Still wet from the celebratory dousing, he noted, “We built this program with a lot of pride and a lot of passion. When we talk about a standard that we fight to, that’s what you saw today.”

Teamwork. Make that capital-T TEAM. Florida won the trophy with no event wins. The Gators’ 41-point total is the lowest ever to put a team on top in the current format — 21 events, 8-place scoring. The lowest-scoring winner previously was LSU with 44 in ’90. The 1-point margin over Auburn is the closest since Florida and Texas A&M tied for the title in ’13.

That’s no diss on this win. Quite the contrary. Just look at the quality of performance across the board at this NCAA Champs.

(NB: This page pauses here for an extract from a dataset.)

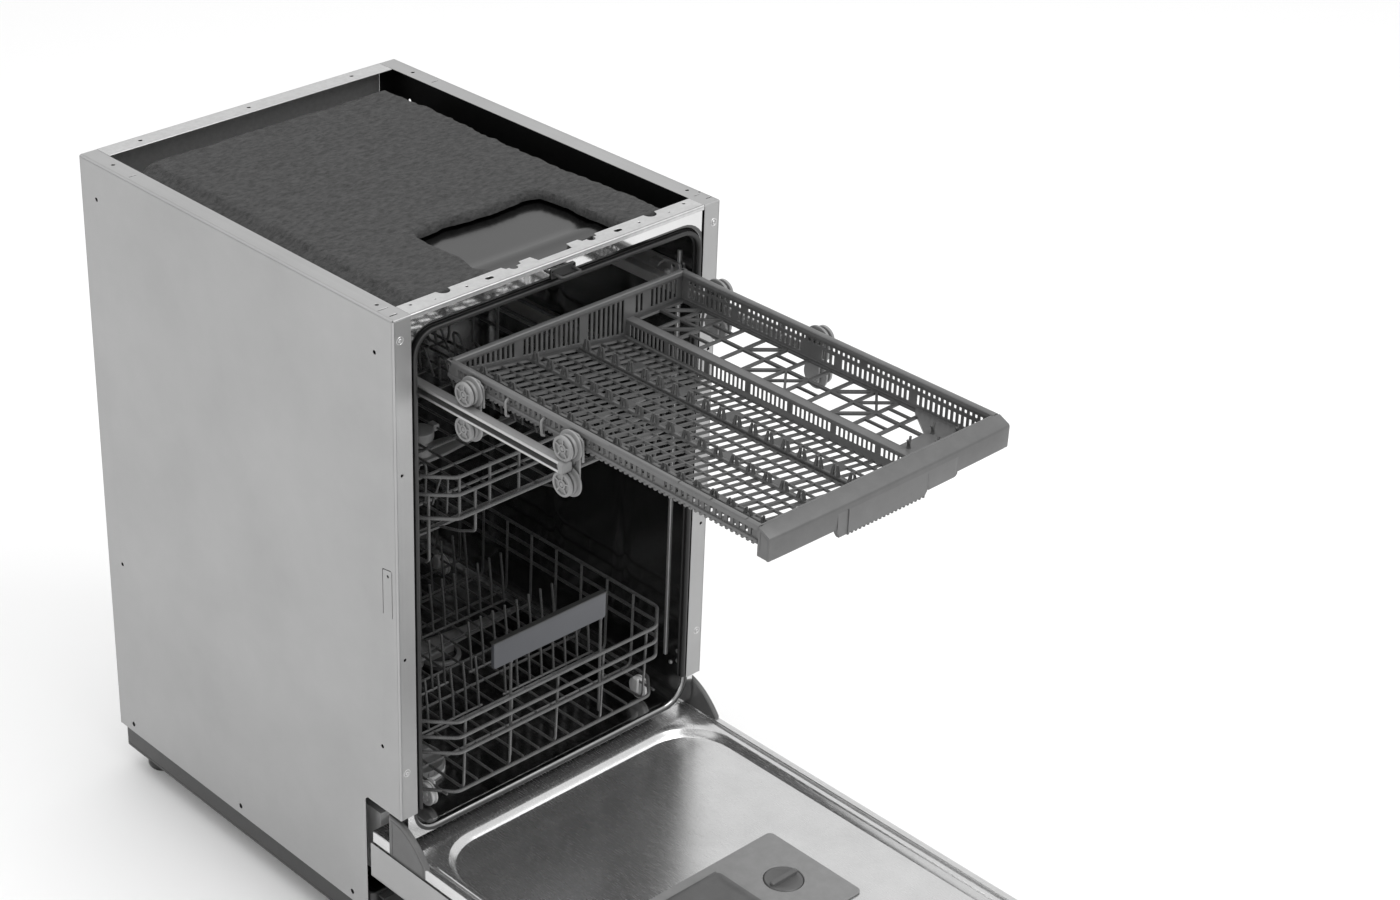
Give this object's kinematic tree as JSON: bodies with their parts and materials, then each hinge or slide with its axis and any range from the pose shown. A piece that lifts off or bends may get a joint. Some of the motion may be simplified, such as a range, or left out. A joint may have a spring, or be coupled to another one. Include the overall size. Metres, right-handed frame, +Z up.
{
  "type": "built-in dishwasher",
  "caption": "Slimline built-in dishwasher with its door open flat, a pulled-out cutlery tray on rails, and wire baskets inside a stainless tub.",
  "frame": {"origin": "on the floor, below the middle of the machine with its door open", "axes": "+X to the right of someone facing the machine, +Y from the front into the machine, +Z up"},
  "size_m": [0.448, 1.191, 0.815],
  "materials": {
    "side_panel_steel": "plain grey coated sheet, fine grain",
    "galvanised_steel": "zinc-coated sheet with a soft spangle",
    "stainless_steel": "polished stainless sheet",
    "rubber_seal": "matt black",
    "bitumen_felt": "coarse heavy felt mat",
    "black_plastic": "fine moulded grain",
    "dark_plastic": "dark grey moulding, fine grain",
    "grey_plastic": "light grey moulding",
    "white_plastic": "off-white moulding",
    "coated_wire": "nylon-coated grey wire",
    "handle_plastic": "blue-grey moulding",
    "weight_iron": "rough painted casting",
    "display_glass": "dark gloss window"
  },
  "bodies": {
    "cabinet": {"base_tray": "black_plastic", "left_side_panel": "side_panel_steel", "right_side_panel": "side_panel_steel", "rear_panel": "galvanised_steel", "front_crossbar": "galvanised_steel", "kick_plate": "black_plastic", "left_front_foot": "black_plastic", "right_front_foot": "black_plastic", "left_rear_foot": "black_plastic", "right_rear_foot": "black_plastic", "counterweight": "weight_iron", "tub": "stainless_steel", "tub_gasket": "rubber_seal", "insulation_blanket": "bitumen_felt", "sump": "black_plastic", "filter_plate": "stainless_steel", "circulation_pump": "black_plastic", "drain_pump": "black_plastic", "softener_tank": "white_plastic", "air_break": "white_plastic", "inlet_valve": "white_plastic", "feed_column": "grey_plastic", "lock_strike": "stainless_steel", "left_rail_guide": "stainless_steel", "right_rail_guide": "stainless_steel"},
    "filter": {"filter_cylinder": "grey_plastic"},
    "salt_lid": {"salt_cap": "grey_plastic"},
    "ceiling_arm": {"ceiling_spray_arm": "grey_plastic"},
    "lower_arm": {"lower_spray_arm": "grey_plastic"},
    "door": {"door_outer_panel": "galvanised_steel", "door_inner_liner": "stainless_steel", "control_fascia": "black_plastic", "display_window": "display_glass", "dispenser_housing": "grey_plastic", "left_hinge_cover": "dark_plastic", "right_hinge_cover": "dark_plastic"},
    "power_key": {"power_button": "dark_plastic"},
    "start_key": {"start_button": "dark_plastic"},
    "program_key": {"program_button": "dark_plastic"},
    "detergent_flap": {"detergent_lid": "dark_plastic"},
    "rinse_cap": {"rinse_aid_cap": "dark_plastic"},
    "tray": {"cutlery_tray": "dark_plastic", "tray_handle": "dark_plastic", "left_tray_bracket": "grey_plastic", "right_tray_bracket": "grey_plastic"},
    "left_rail_bar": {"left_rail": "stainless_steel"},
    "right_rail_bar": {"right_rail": "stainless_steel"},
    "upper_rack": {"upper_basket": "coated_wire"},
    "upper_arm": {"upper_spray_arm": "grey_plastic"},
    "lower_rack": {"lower_basket": "coated_wire", "lower_basket_handle": "handle_plastic"},
    "left_rear_upper_wheel": {"left_rear_upper_roller": "grey_plastic"},
    "left_rear_lower_wheel": {"left_rear_lower_roller": "grey_plastic"},
    "left_front_upper_wheel": {"left_front_upper_roller": "grey_plastic"},
    "left_front_lower_wheel": {"left_front_lower_roller": "grey_plastic"},
    "right_rear_upper_wheel": {"right_rear_upper_roller": "grey_plastic"},
    "right_rear_lower_wheel": {"right_rear_lower_roller": "grey_plastic"},
    "right_front_upper_wheel": {"right_front_upper_roller": "grey_plastic"},
    "right_front_lower_wheel": {"right_front_lower_roller": "grey_plastic"}
  },
  "joints": [
    {"name": "door_hinge", "type": "hinge", "parent": "cabinet", "child": "door", "pos_m": [0, 0.0415, 0.171], "axis": [-1, 0, 0], "range_deg": [0, 90]},
    {"name": "tray_slide", "type": "slide", "parent": "cabinet", "child": "tray", "axis": [0, 1, 0], "range_m": [0, 0.475]},
    {"name": "left_rail_slide", "type": "slide", "parent": "cabinet", "child": "left_rail_bar", "axis": [0, 1, 0], "range_m": [0, 0.21]},
    {"name": "right_rail_slide", "type": "slide", "parent": "cabinet", "child": "right_rail_bar", "axis": [0, 1, 0], "range_m": [0, 0.21]},
    {"name": "upper_rack_slide", "type": "slide", "parent": "cabinet", "child": "upper_rack", "axis": [0, 1, 0], "range_m": [-0.38, 0.015]},
    {"name": "lower_rack_slide", "type": "slide", "parent": "cabinet", "child": "lower_rack", "axis": [0, 1, 0], "range_m": [-0.45, 0.015]},
    {"name": "lower_arm_spin", "type": "hinge", "parent": "cabinet", "child": "lower_arm", "pos_m": [0, 0.3005, 0.205], "axis": [0, 0, 1], "continuous": true},
    {"name": "ceiling_arm_spin", "type": "hinge", "parent": "cabinet", "child": "ceiling_arm", "pos_m": [0, 0.2805, 0.768], "axis": [0, 0, 1], "continuous": true},
    {"name": "upper_arm_spin", "type": "hinge", "parent": "upper_rack", "child": "upper_arm", "pos_m": [0, 0.2805, 0.486], "axis": [0, 0, 1], "continuous": true},
    {"name": "filter_twist", "type": "hinge", "parent": "cabinet", "child": "filter", "pos_m": [0.042, 0.3005, 0.19], "axis": [0, 0, 1], "range_deg": [0, 90]},
    {"name": "salt_cap_twist", "type": "hinge", "parent": "cabinet", "child": "salt_lid", "pos_m": [-0.122, 0.1415, 0.2], "axis": [0, 0, 1], "range_deg": [0, 120]},
    {"name": "detergent_lid_hinge", "type": "hinge", "parent": "door", "child": "detergent_flap", "pos_m": [-0.04, -0.1895, 0.1676], "axis": [-1, 0, 0], "range_deg": [0, 90]},
    {"name": "rinse_cap_twist", "type": "hinge", "parent": "door", "child": "rinse_cap", "pos_m": [0.066, -0.2435, 0.165], "axis": [0, 0, 1], "range_deg": [0, 90]},
    {"name": "power_press", "type": "slide", "parent": "door", "child": "power_key", "axis": [0, 1, 0], "range_m": [0, 0.0015], "stiffness_N_per_m": 400},
    {"name": "start_press", "type": "slide", "parent": "door", "child": "start_key", "axis": [0, 1, 0], "range_m": [0, 0.0015], "stiffness_N_per_m": 400},
    {"name": "program_press", "type": "slide", "parent": "door", "child": "program_key", "axis": [0, 1, 0], "range_m": [0, 0.0015], "stiffness_N_per_m": 400},
    {"name": "left_rear_upper_spin", "type": "hinge", "parent": "tray", "child": "left_rear_upper_wheel", "pos_m": [-0.1745, -0.0085, 0.7413], "axis": [1, 0, 0], "continuous": true},
    {"name": "left_rear_lower_spin", "type": "hinge", "parent": "tray", "child": "left_rear_lower_wheel", "pos_m": [-0.1745, -0.0085, 0.7027], "axis": [1, 0, 0], "continuous": true},
    {"name": "left_front_upper_spin", "type": "hinge", "parent": "tray", "child": "left_front_upper_wheel", "pos_m": [-0.1745, -0.1525, 0.7413], "axis": [1, 0, 0], "continuous": true},
    {"name": "left_front_lower_spin", "type": "hinge", "parent": "tray", "child": "left_front_lower_wheel", "pos_m": [-0.1745, -0.1525, 0.7027], "axis": [1, 0, 0], "continuous": true},
    {"name": "right_rear_upper_spin", "type": "hinge", "parent": "tray", "child": "right_rear_upper_wheel", "pos_m": [0.1745, -0.0085, 0.7413], "axis": [1, 0, 0], "continuous": true},
    {"name": "right_rear_lower_spin", "type": "hinge", "parent": "tray", "child": "right_rear_lower_wheel", "pos_m": [0.1745, -0.0085, 0.7027], "axis": [1, 0, 0], "continuous": true},
    {"name": "right_front_upper_spin", "type": "hinge", "parent": "tray", "child": "right_front_upper_wheel", "pos_m": [0.1745, -0.1525, 0.7413], "axis": [1, 0, 0], "continuous": true},
    {"name": "right_front_lower_spin", "type": "hinge", "parent": "tray", "child": "right_front_lower_wheel", "pos_m": [0.1745, -0.1525, 0.7027], "axis": [1, 0, 0], "continuous": true}
  ],
  "couplings": [
    {"joint": "tray_slide", "follows": "door_hinge", "m_per_rad": 0.2992},
    {"joint": "left_rail_slide", "follows": "door_hinge", "m_per_rad": 0.1324},
    {"joint": "right_rail_slide", "follows": "door_hinge", "m_per_rad": 0.1324},
    {"joint": "upper_rack_slide", "follows": "door_hinge", "m_per_rad": 0.00891},
    {"joint": "lower_rack_slide", "follows": "door_hinge", "m_per_rad": 0.00891},
    {"joint": "left_rear_upper_spin", "follows": "door_hinge", "ratio": -12.541},
    {"joint": "left_rear_lower_spin", "follows": "door_hinge", "ratio": 12.541},
    {"joint": "left_front_upper_spin", "follows": "door_hinge", "ratio": -12.541},
    {"joint": "left_front_lower_spin", "follows": "door_hinge", "ratio": 12.541},
    {"joint": "right_rear_upper_spin", "follows": "door_hinge", "ratio": -12.541},
    {"joint": "right_rear_lower_spin", "follows": "door_hinge", "ratio": 12.541},
    {"joint": "right_front_upper_spin", "follows": "door_hinge", "ratio": -12.541},
    {"joint": "right_front_lower_spin", "follows": "door_hinge", "ratio": 12.541}
  ]
}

A game of inches, and Holloway’s Gators played it best.


MEN’S TEAM SCORES

1. Florida 41;

2. Auburn 40;

3. USC 33;

4. Alabama 32;

5. Texas A&M 31;

6. Houston 30½;

7. Arkansas 30;

8. Virginia 26;

9. Georgia 25;

10. tie, Kansas & Miami 22;

12. Texas 20; 13. tie, Nebraska & Texas Tech 19; 15. Washington 18.2; 16. tie, LSU & Harvard 17; 18. Iowa State 16; 19. Florida State 15; 20. tie, Kentucky, Mississippi & Wisconsin 14; 23. tie, New Mexico & Northern Arizona 13; 25. Cal 12½; 26. South Florida 12; 27. tie, Mississippi State, Oklahoma State, Oregon & Baylor 11;

31. South Alabama 10.2; 32. tie, North Carolina, Oklahoma, Penn State, Fairleigh Dickinson & Georgetown 10; 37. tie, Minnesota, Tennessee & Clemson 9; 40. tie, South Carolina & BYU 7; 42. tie, Stanford, Arizona State, Arkansas-Pine Bluff & Illinois 6; 46. Duke 5½; 47. Virginia Tech 5.2; 48. tie, Missouri, San José State, Eastern Kentucky & Grand Canyon 5;

52. tie, Notre Dame, UT-Arlington, Villanova & Iona 4; 56. tie, Louisville, Portland, Purdue, Cal State Northridge & Howard 3; 61. Penn 2½; 62. tie, Northern Colorado, Washington State, Alabama State & Iowa 2; 66. tie, Northeastern, Northwestern Louisiana, Southeast Missouri, Wichita State & Butler 1; 71. South Dakota 0.4.